Stored dataset items
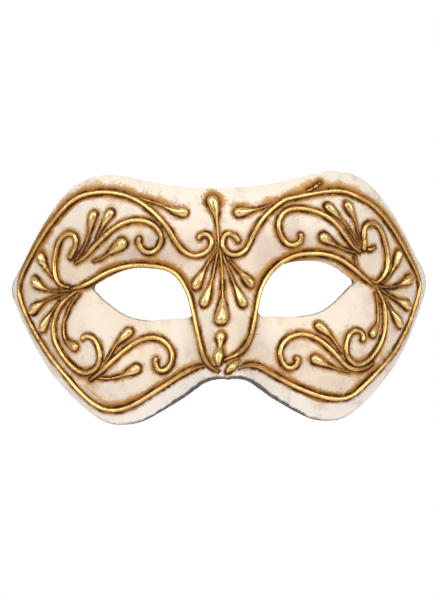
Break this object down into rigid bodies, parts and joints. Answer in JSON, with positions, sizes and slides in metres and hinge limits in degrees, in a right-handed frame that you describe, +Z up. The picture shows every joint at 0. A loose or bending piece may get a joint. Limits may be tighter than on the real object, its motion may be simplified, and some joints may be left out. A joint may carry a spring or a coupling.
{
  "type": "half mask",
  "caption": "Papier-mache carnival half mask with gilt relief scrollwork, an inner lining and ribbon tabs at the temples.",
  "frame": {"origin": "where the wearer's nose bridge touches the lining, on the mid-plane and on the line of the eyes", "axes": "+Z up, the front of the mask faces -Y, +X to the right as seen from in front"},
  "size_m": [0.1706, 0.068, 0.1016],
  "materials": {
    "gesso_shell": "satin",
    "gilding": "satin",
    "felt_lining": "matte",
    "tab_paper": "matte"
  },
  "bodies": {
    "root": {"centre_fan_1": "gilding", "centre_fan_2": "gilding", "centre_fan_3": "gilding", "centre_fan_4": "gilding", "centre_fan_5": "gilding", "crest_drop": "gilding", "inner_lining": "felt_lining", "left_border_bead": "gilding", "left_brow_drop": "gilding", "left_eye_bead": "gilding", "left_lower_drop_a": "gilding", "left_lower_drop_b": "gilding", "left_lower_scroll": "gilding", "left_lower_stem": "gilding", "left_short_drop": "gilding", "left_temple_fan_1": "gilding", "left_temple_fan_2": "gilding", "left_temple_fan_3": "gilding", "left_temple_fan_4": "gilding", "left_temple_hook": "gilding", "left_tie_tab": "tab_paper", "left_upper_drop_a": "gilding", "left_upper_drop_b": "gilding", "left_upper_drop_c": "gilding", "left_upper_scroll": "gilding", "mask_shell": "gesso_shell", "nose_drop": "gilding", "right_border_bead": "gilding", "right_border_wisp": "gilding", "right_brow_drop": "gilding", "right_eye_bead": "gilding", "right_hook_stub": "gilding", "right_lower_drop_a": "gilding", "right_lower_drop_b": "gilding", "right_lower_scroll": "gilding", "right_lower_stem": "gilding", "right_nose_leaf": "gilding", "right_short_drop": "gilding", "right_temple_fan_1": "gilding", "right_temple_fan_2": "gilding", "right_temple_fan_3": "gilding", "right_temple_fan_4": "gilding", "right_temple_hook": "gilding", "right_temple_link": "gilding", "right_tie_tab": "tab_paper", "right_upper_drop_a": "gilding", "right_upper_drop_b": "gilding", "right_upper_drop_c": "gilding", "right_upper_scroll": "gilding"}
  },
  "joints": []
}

--

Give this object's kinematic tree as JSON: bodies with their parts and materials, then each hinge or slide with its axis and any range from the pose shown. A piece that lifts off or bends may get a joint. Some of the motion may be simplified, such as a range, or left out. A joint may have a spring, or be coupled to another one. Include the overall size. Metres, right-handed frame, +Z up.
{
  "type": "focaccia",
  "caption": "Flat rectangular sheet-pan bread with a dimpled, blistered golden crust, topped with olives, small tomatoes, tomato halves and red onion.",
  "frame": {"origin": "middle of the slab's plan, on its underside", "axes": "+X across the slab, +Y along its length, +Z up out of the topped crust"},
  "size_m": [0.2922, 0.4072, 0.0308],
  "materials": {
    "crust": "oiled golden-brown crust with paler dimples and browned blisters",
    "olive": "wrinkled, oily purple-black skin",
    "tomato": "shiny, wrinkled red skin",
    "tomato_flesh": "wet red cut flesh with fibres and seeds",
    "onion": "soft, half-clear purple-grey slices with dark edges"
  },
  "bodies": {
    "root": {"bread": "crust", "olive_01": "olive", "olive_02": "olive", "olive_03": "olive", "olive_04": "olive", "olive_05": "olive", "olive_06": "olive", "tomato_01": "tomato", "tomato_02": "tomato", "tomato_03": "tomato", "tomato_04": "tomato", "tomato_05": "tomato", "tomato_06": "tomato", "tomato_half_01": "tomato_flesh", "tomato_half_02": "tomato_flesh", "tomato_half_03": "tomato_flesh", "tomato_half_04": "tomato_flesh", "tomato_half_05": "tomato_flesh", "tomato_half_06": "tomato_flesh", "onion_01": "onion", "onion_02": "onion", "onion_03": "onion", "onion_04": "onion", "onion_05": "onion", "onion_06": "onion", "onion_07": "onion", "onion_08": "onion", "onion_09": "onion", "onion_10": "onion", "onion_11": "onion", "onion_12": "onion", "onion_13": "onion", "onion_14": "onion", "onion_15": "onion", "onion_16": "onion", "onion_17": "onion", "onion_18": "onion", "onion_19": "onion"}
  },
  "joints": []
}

Given request
Scan the data above; copy every line where "parts" appears.

Output below
Break this object down into rigid bodies, parts and joints. Answer in JSON, with positions, sizes and slides in metres and hinge limits in degrees, in a right-handed frame that you describe, +Z up. The picture shows every joint at 0. A loose or bending piece may get a joint. Limits may be tighter than on the real object, its motion may be simplified, and some joints may be left out. A joint may carry a spring or a coupling.
Give this object's kinematic tree as JSON: bodies with their parts and materials, then each hinge or slide with its axis and any range from the pose shown. A piece that lifts off or bends may get a joint. Some of the motion may be simplified, such as a range, or left out. A joint may have a spring, or be coupled to another one. Include the overall size. Metres, right-handed frame, +Z up.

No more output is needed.